» **TASK PROMPT**
Return each line holding the string "names".

» **DATASET CONTENT**
## begin

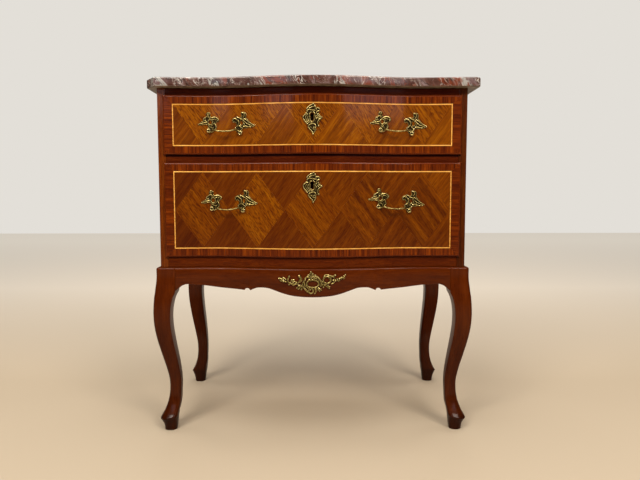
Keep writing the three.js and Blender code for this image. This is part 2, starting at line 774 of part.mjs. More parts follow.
// The crossbanding and the stringing are frames, and the parquetry field fills them.
function addVeneers(drawer, name, openingHeight, keyhole) {
  const frame = (outer, inner) =>
    cut(
      veneerSheet(openingHeight, outer),
      veneerSheet(openingHeight, inner, cutOverrun, cutOverrun),
    );
  const crossbandOuter = inset(lipRound);
  const crossbandInner = further(crossbandOuter, crossbandPostWidth, crossbandRailWidth);
  const stringingOuter = further(crossbandInner, glueGap);
  const stringingInner = further(stringingOuter, stringingWidth);
  const fieldOuter = further(stringingInner, glueGap);
  const crossbanding = frame(crossbandOuter, crossbandInner);
  addPiece(drawer, name("crossbanding"), crossbanding, finishes.crossband);
  const stringing = frame(stringingOuter, stringingInner);
  addPiece(drawer, name("stringing"), stringing, finishes.boxwood);
  const field = cut(veneerSheet(openingHeight, fieldOuter), keyhole);
  addPiece(drawer, name("parquetry"), field, finishes.parquetry);
}

function addDrawerBox(drawer, name, openingHeight) {
  const outer = openingHalfWidth - drawerSideClearance;
  const inner = outer - drawerSideThickness;
  const sideStart = frontCoreThickness - Math.min(bow(outer), bow(inner)) + glueGap;
  const sideTop = openingHeight - drawerSideTopDrop;
  const panelFloor = runnerClearance + drawerBottomHeight;
  const panelTop = panelFloor + drawerBottomThickness;
  const grooveOuter = inner + bottomGrooveDepth;
  for (const [sideName, side] of [["left", -1], ["right", 1]]) {
    const ends = [side * inner, side * outer].sort((a, b) => a - b);
    const board = block(...ends, sideStart, drawerDepth, runnerClearance, sideTop);
    const grooveEnds = [side * (inner - cutOverrun), side * grooveOuter].sort((a, b) => a - b);
    const groove = block(
      ...grooveEnds,
      sideStart - cutOverrun,
      drawerDepth + cutOverrun,
      panelFloor - glueGap,
      panelTop + glueGap,
    );
    addPiece(drawer, name(`side_${sideName}`), cut(board, groove), finishes.inside);
  }
  const panelHalf = grooveOuter - glueGap;
  const panelFront = frontCoreThickness + glueGap;
  const bottom = slab(
    stations(-panelHalf, panelHalf),
    [panelFloor, panelTop],
    (x, z) => [x, panelFront - bow(x), z],
    (x, z) => [x, drawerDepth, z],
  );
  addPiece(drawer, name("bottom"), bottom, finishes.inside);
  const backHalf = inner - glueGap;
  const backFront = drawerDepth - drawerSideThickness;
  const backTop = sideTop - drawerBackDrop;
  const back = block(-backHalf, backHalf, backFront, drawerDepth, panelTop + glueGap, backTop);
  addPiece(drawer, name("back"), back, finishes.inside);
}

function addLock(drawer, name, openingHeight, keyholeHeight) {
  const top = openingHeight - drawerTopClearance;
  const front = lockMiddleY() - lockCaseThickness / 2;
  const body = block(
    centreOffset - lockCaseWidth / 2,
    centreOffset + lockCaseWidth / 2,
    front,
    front + lockCaseThickness,
    top - lockCaseHeight,
    top,
  );
  const boltFloor = top - boltLength;
  const channel = boltSpace(boltClearance, boltFloor - boltClearance, top + cutOverrun);
  const keyChamber = keyholeCutter(keyChamberDepth + cutOverrun);
  keyChamber.translate(centreOffset, front + keyChamberDepth, keyholeHeight);
  addPiece(drawer, name("lock_case"), cut(body, channel, keyChamber), finishes.steel);
  addPiece(drawer, name("lock_bolt"), boltSpace(0, boltFloor, top), finishes.brass);
}

// A handle: two unequal plates, each with its ball, and the bail between them. All three are turned
// by the handle's lean.
function addHandle(drawer, name, x, height, lean) {
  const half = handlePitch / 2;
  const seat = lipThickness + mountGap;
  const axle = new THREE.Vector3(0, 1, 0);
  const plate = (shares, holes, ballX, ballZ) => {
    const ball = new THREE.SphereGeometry(ballRadius, 8, 6).translate(0, -ballStandOff, 0);
    const shape = join(casting(shares, [holes], handlePitch), ball).rotateY(lean);
    const spot = new THREE.Vector3(ballX, 0, ballZ).applyAxisAngle(axle, lean);
    return bendToFront(shape, x + spot.x, seat).translate(0, 0, height + spot.z);
  };
  const left = plate(leftPlateShares, leftPlateHoleShares, -half, 0);
  const right = plate(rightPlateShares, rightPlateHoleShares, half, -rightPlateDrop);
  addPiece(drawer, `${name}_handle_left_plate`, left, finishes.brass);
  addPiece(drawer, `${name}_handle_right_plate`, right, finishes.brass);
  const bail = bendToFront(bailGeometry(half).rotateY(lean), x, seat).translate(0, 0, height);
  addPiece(drawer, `${name}_handle_bail`, bail, finishes.brass);
}

function bailGeometry(half) {
  const start = new THREE.Vector2(bailLeftInset - half, bailLeftRise);
  const end = new THREE.Vector2(half - bailRightInset, bailRightRise - rightPlateDrop);
  const footReach = castThickness + glueGap;
  const points = bailPathShares.map(([along, out, sag]) => {
    const across = start.clone().lerp(end, along);
    const reach = footReach + out * (bailReach - footReach);
    return new THREE.Vector3(across.x, -reach, across.y - sag * bailSag);
  });
  const section = new THREE.Shape();
  section.absarc(0, 0, bailRadius, 0, 2 * Math.PI, false);
  return new THREE.ExtrudeGeometry(section, {
    steps: 12,
    curveSegments: 3,
    bevelEnabled: false,
    extrudePath: new THREE.CatmullRomCurve3(points),
  });
}

const chest = new THREE.Group();
chest.position.set(0, frontPlaneY, 0);
chest.add(makeStand());
chest.add(makeCarcass());

const marble = addPiece(chest, "marble_top", marbleGeometry(), finishes.marble);
marble.position.set(0, 0, carcassTop + glueGap);

const lowerDrawer = makeDrawer("lower", lowerOpeningHeight);
lowerDrawer.position.set(0, 0, lowerOpeningFloor);
chest.add(lowerDrawer);

const upperDrawer = makeDrawer("upper", upperOpeningHeight);
upperDrawer.position.set(0, 0, upperOpeningFloor);
chest.add(upperDrawer);

const group = new THREE.Group();
group.add(chest);
export default group;
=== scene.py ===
import math
import random

import bmesh
import bpy
import numpy as np
from mathutils import Matrix, Vector


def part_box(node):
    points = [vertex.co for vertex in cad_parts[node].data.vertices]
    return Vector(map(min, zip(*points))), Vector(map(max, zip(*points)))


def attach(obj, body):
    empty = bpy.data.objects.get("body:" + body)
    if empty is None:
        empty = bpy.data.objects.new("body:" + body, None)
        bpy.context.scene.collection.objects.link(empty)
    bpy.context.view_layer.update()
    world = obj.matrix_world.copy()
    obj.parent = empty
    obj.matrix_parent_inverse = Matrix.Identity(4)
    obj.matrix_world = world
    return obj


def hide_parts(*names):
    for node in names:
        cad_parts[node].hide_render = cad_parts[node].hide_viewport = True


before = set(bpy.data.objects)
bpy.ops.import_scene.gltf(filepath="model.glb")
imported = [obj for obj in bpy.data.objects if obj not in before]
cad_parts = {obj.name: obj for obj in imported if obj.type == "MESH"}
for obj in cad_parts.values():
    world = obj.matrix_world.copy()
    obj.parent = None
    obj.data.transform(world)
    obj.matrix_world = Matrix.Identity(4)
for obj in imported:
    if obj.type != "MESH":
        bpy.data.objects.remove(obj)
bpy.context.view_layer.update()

# The looks of a two-drawer commode chest: carved and veneered wood, marble and cast brass.
# Lengths are metres, +Z is up and the front faces -Y.

scene = bpy.context.scene
random.seed(7)
sides = (("left", -1), ("right", 1))

# The bowed front: a convex middle between two shallow hollows
bulge_depth = 0.026
bulge_half_width = 0.218
hollow_depth = 0.004
hollow_centre = 0.228
hollow_half_width = 0.112
column_step = 0.008

# Edges and rounds
lip_overlap = 0.004
lip_thickness = 0.0075
lip_gap = 0.0005
lip_round = 0.003
lip_corner_round = 0.0045
front_core_thickness = 0.02
recess_inset = 0.0027
recess_wall = 0.00005
recess_depth = 0.0012
arris = 0.0007
board_bevel = 0.0008
stand_top_round = 0.004

# How finely curves are made: steps along them, and sides round them
round_steps = 5
arc_steps = 16
corner_steps = 6
leg_steps = 5
apron_steps = 6
stroke_steps = 5
bail_steps = 6
stroke_sides = 10
bail_sides = 16
ball_rings = 8
ball_sides = 12
oval_sides = 28

# Marble
marble_edge_round = 0.003
marble_corner_cut = 0.017
marble_left_cant_width = 0.024
marble_left_cant_depth = 0.036
marble_front_overhang = 0.023
marble_edge_step = 0.02

# Veneers
veneer_thickness = 0.0009
crossband_post_width = 0.0174
crossband_rail_width = 0.0152
stringing_width = 0.0022
glue_gap = 0.0003
tile_gap = 0.00006
lozenge_count = 5
crossband_leaf = 0.07
stringing_leaf = 1.0
post_strip_shade = 0.08
crossband_shade_spread = 0.1
stringing_shade_spread = 0.05

# Drawer parts
drawer_side_clearance = 0.0015
runner_clearance = 0.0005
drawer_top_clearance = 0.0015
pocket_clearance = 0.0004
cut_overrun = 0.003
mortise_margin = 0.0015
bolt_throw = 0.008

# The keyhole
keyhole_top_radius = 0.0036
keyhole_foot_radius = 0.0031
keyhole_waist = 0.005
keyhole_top_rise = 0.0046
keyhole_foot_fall = 0.0048
keyhole_drop = 0.046
keyhole_ease = 1.12

# Stand
leg_block_width = 0.0425
apron_thickness = 0.022
apron_mid_height = 0.0625
apron_mount_drop = 0.0009
apron_columns = 36

# Cast mounts
centre_offset = -0.0008
mount_gap = 0.0005
escutcheon_height = 0.07
apron_mount_width = 0.152
handle_pitch = 0.068
right_plate_drop = 0.004
ball_radius = 0.0046
ball_stand_off = 0.005
bail_radius = 0.0015
bail_reach = 0.017
bail_sag = 0.004
bail_left_inset = 0.008
bail_left_rise = 0.0015
bail_right_inset = 0.0075
bail_right_rise = 0.0065
bail_foot = 0.0033
plate_thickness = 0.0012
voxel = 0.00045
smooth_strength = 0.5
smooth_passes = 3

# A handle plate's round end: its ball as shares of the ball's radius, and the ring round it as
# shares of the handle's pitch. The ring stands proud by a share of the ball's stand-off.
ball_core_share = 0.62
ball_depth_share = 0.3
ring_width_share = 0.047
ring_height_share = 0.045
ring_rib_share = 0.022
ring_shift_share = 0.01
ring_lift_share = 0.55

# Where each handle's middle lies: out from the drawer's middle as a share of the opening's half
# width, and up from its floor as a share of its height. Each handle leans clockwise a little.
handle_place_shares = {
    "upper": {"left": (0.5954, 0.3892), "right": (0.5659, 0.3875)},
    "lower": {"left": (0.582, 0.5155), "right": (0.5551, 0.5245)},
}
handle_lean_degrees = {"upper": {"left": 1, "right": 2.2}, "lower": {"left": 0, "right": 4.5}}

# Wear of the brass: its level on a flat face, the ridge and the distance from the wood that would
# each add one, the bails' even wear, and how often points are averaged to find the ridges
wear_level = 0.36
wear_ridge = 0.0007
wear_distance = 0.03
bail_wear = 0.58
wide_passes = 6
soft_passes = 2

# Patches of the brass: waves in a metre, their strength, and what is taken off for their middle
patch_waves = 330
patch_strength = 0.6
patch_middle = 0.31

# Grain of the woods: waves in a metre along it, for the broad figure, the fibres, the pores and
# the bands, and how far the dark and the light lie from the middle tone
figure_along = 4
fibre_along = 16
pore_along = 85
band_along = 2.5
tone_spread = 0.16

# Fine relief of the materials
wood_relief = 0.00012
brass_relief = 0.0001
steel_relief = 0.00005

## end

» **IN RESPONSE**
def hide_parts(*names):
    for node in names:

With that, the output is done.